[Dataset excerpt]
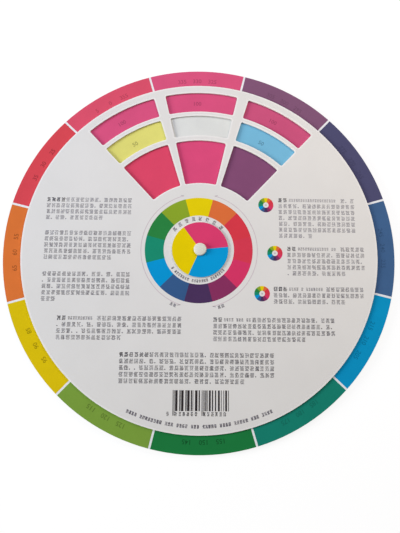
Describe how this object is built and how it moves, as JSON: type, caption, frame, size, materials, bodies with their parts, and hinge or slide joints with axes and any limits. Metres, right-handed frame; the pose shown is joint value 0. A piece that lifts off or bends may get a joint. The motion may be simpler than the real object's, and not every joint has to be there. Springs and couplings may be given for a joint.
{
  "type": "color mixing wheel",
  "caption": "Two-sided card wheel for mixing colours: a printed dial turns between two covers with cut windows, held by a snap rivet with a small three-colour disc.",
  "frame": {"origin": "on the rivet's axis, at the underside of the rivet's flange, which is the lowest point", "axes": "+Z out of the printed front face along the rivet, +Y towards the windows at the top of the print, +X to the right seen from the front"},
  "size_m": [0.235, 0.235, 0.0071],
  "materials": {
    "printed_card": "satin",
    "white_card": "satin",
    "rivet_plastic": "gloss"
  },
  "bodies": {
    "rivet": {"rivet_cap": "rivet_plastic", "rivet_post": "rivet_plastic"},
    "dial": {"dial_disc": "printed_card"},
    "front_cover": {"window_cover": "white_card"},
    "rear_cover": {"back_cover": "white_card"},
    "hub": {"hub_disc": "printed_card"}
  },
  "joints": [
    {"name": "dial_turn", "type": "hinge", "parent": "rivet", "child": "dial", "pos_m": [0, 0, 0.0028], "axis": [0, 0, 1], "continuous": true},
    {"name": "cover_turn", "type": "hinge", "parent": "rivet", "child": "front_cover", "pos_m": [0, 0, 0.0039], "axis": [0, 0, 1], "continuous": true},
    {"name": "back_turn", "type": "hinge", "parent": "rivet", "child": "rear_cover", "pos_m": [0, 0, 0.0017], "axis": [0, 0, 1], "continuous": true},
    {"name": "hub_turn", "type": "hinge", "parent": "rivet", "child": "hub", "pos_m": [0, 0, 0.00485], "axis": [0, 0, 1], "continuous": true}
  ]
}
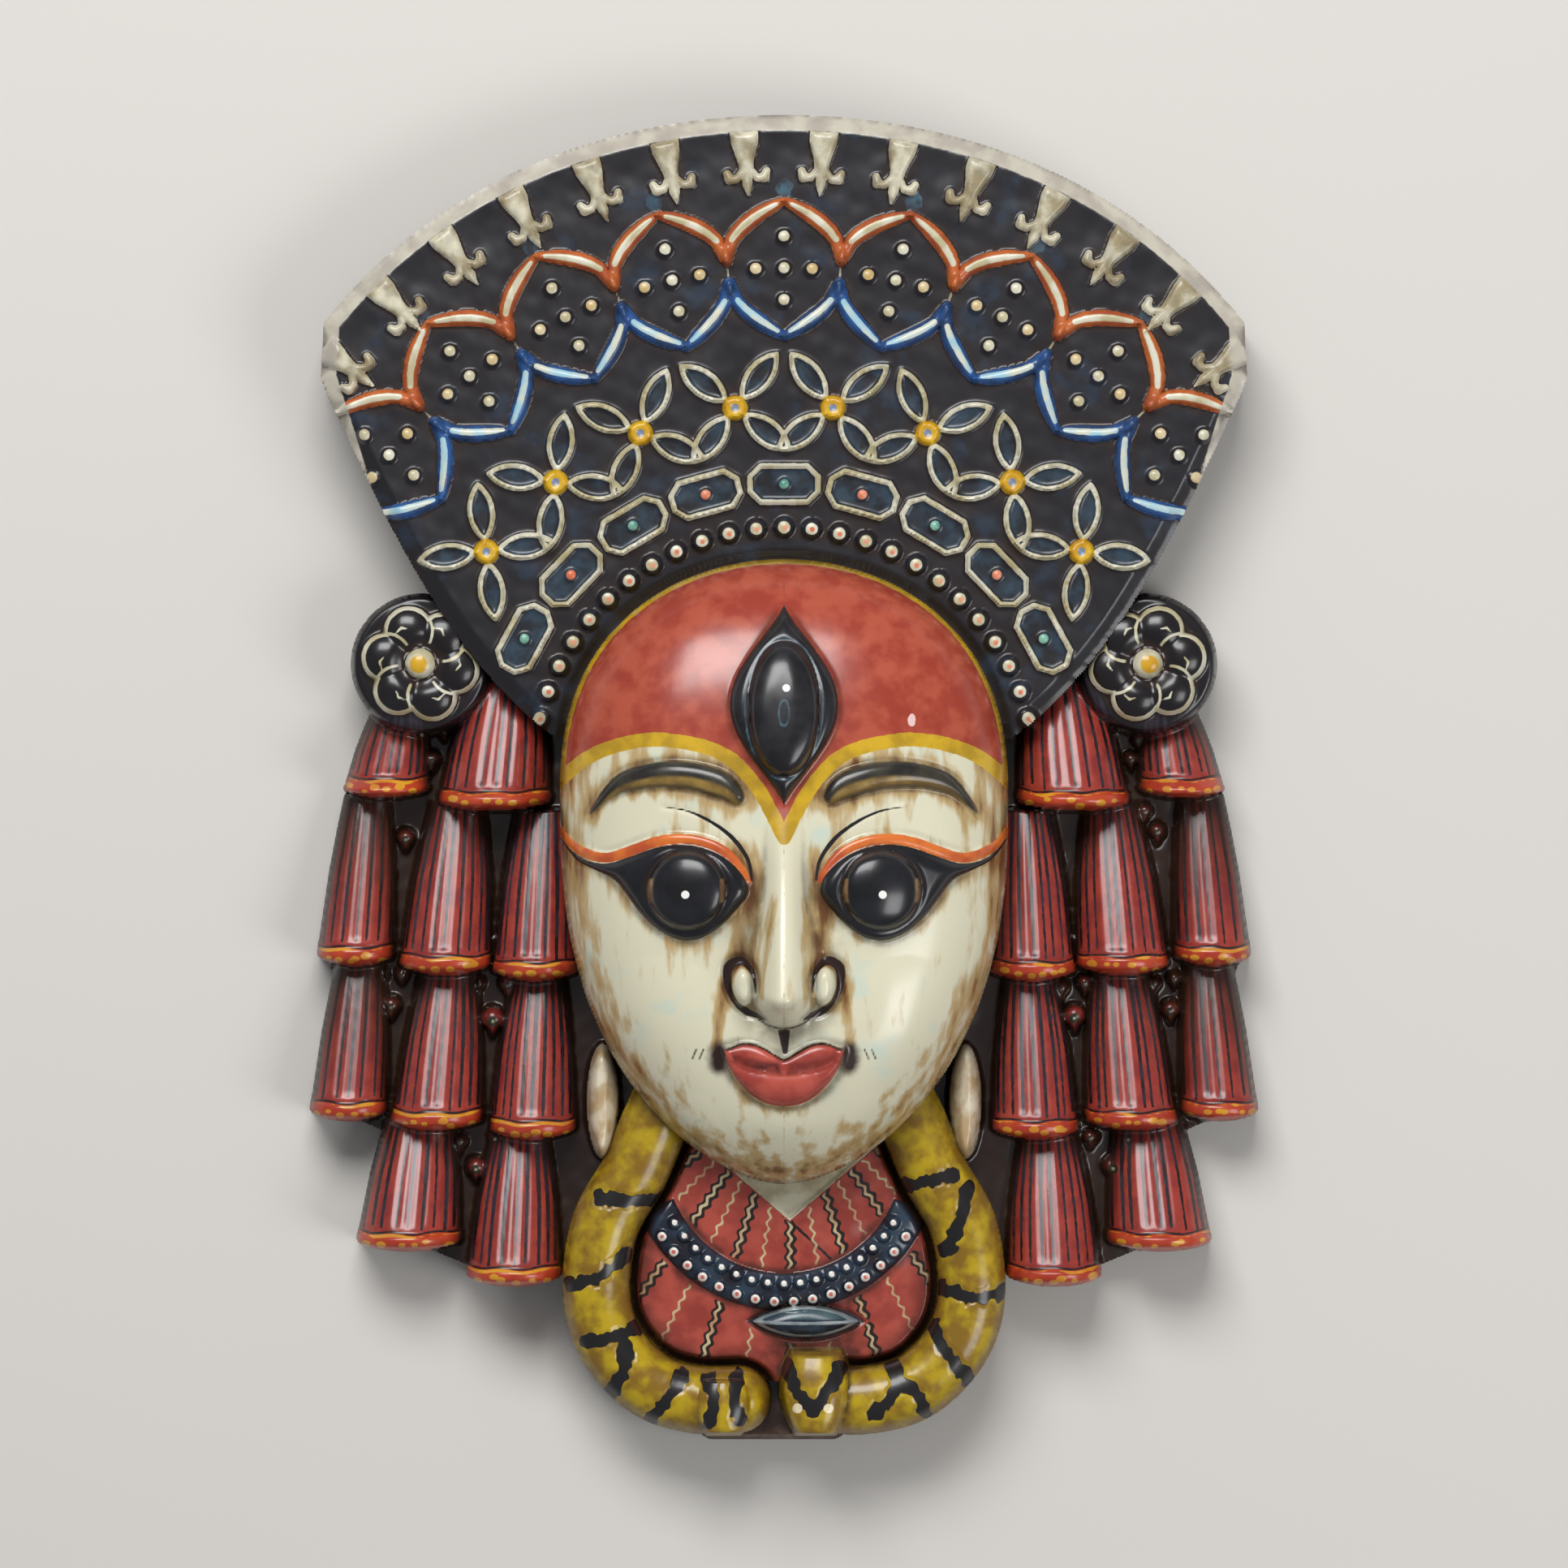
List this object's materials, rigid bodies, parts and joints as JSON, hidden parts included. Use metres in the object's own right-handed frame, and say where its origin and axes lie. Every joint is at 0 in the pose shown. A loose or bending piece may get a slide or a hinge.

* **What is being asked**
Output every entry shown above, exactly.

* **Finished answer**
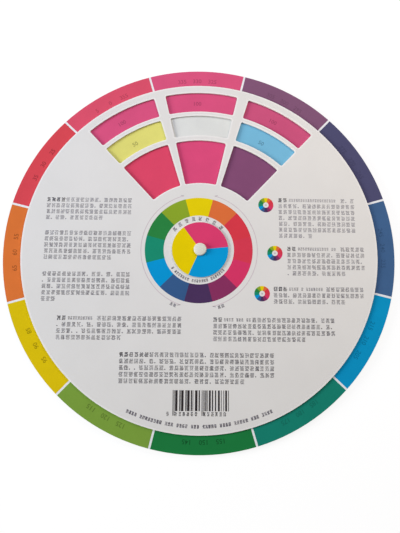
Describe how this object is built and how it moves, as JSON: type, caption, frame, size, materials, bodies with their parts, and hinge or slide joints with axes and any limits. Metres, right-handed frame; the pose shown is joint value 0. A piece that lifts off or bends may get a joint. The motion may be simpler than the real object's, and not every joint has to be there. Springs and couplings may be given for a joint.
{
  "type": "color mixing wheel",
  "caption": "Two-sided card wheel for mixing colours: a printed dial turns between two covers with cut windows, held by a snap rivet with a small three-colour disc.",
  "frame": {"origin": "on the rivet's axis, at the underside of the rivet's flange, which is the lowest point", "axes": "+Z out of the printed front face along the rivet, +Y towards the windows at the top of the print, +X to the right seen from the front"},
  "size_m": [0.235, 0.235, 0.0071],
  "materials": {
    "printed_card": "satin",
    "white_card": "satin",
    "rivet_plastic": "gloss"
  },
  "bodies": {
    "rivet": {"rivet_cap": "rivet_plastic", "rivet_post": "rivet_plastic"},
    "dial": {"dial_disc": "printed_card"},
    "front_cover": {"window_cover": "white_card"},
    "rear_cover": {"back_cover": "white_card"},
    "hub": {"hub_disc": "printed_card"}
  },
  "joints": [
    {"name": "dial_turn", "type": "hinge", "parent": "rivet", "child": "dial", "pos_m": [0, 0, 0.0028], "axis": [0, 0, 1], "continuous": true},
    {"name": "cover_turn", "type": "hinge", "parent": "rivet", "child": "front_cover", "pos_m": [0, 0, 0.0039], "axis": [0, 0, 1], "continuous": true},
    {"name": "back_turn", "type": "hinge", "parent": "rivet", "child": "rear_cover", "pos_m": [0, 0, 0.0017], "axis": [0, 0, 1], "continuous": true},
    {"name": "hub_turn", "type": "hinge", "parent": "rivet", "child": "hub", "pos_m": [0, 0, 0.00485], "axis": [0, 0, 1], "continuous": true}
  ]
}
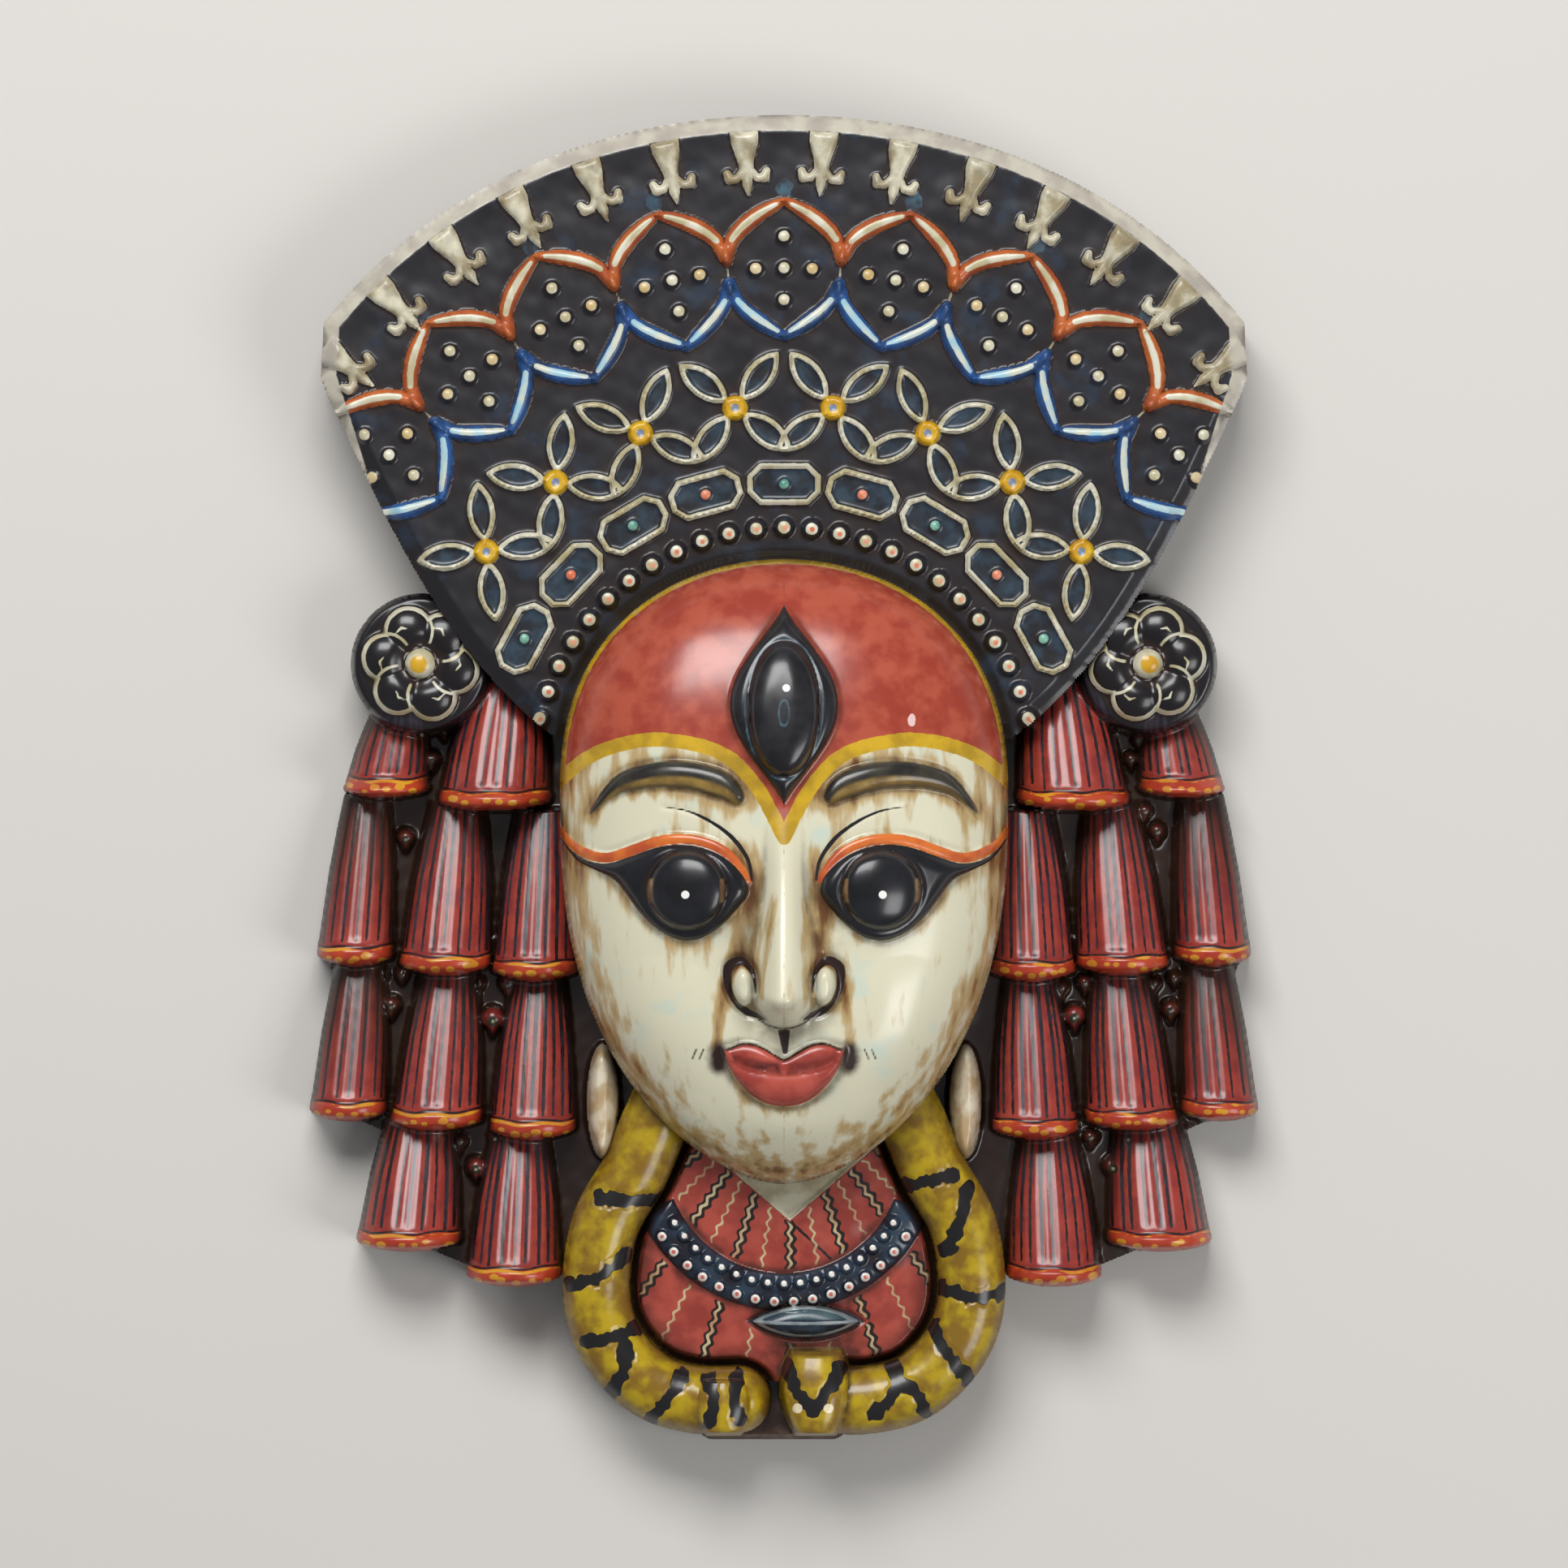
List this object's materials, rigid bodies, parts and joints as JSON, hidden parts included. Use metres in the object's own right-handed frame, and say where its origin and axes lie. Every joint is at 0 in the pose shown. A loose or bending piece may get a slide or a hinge.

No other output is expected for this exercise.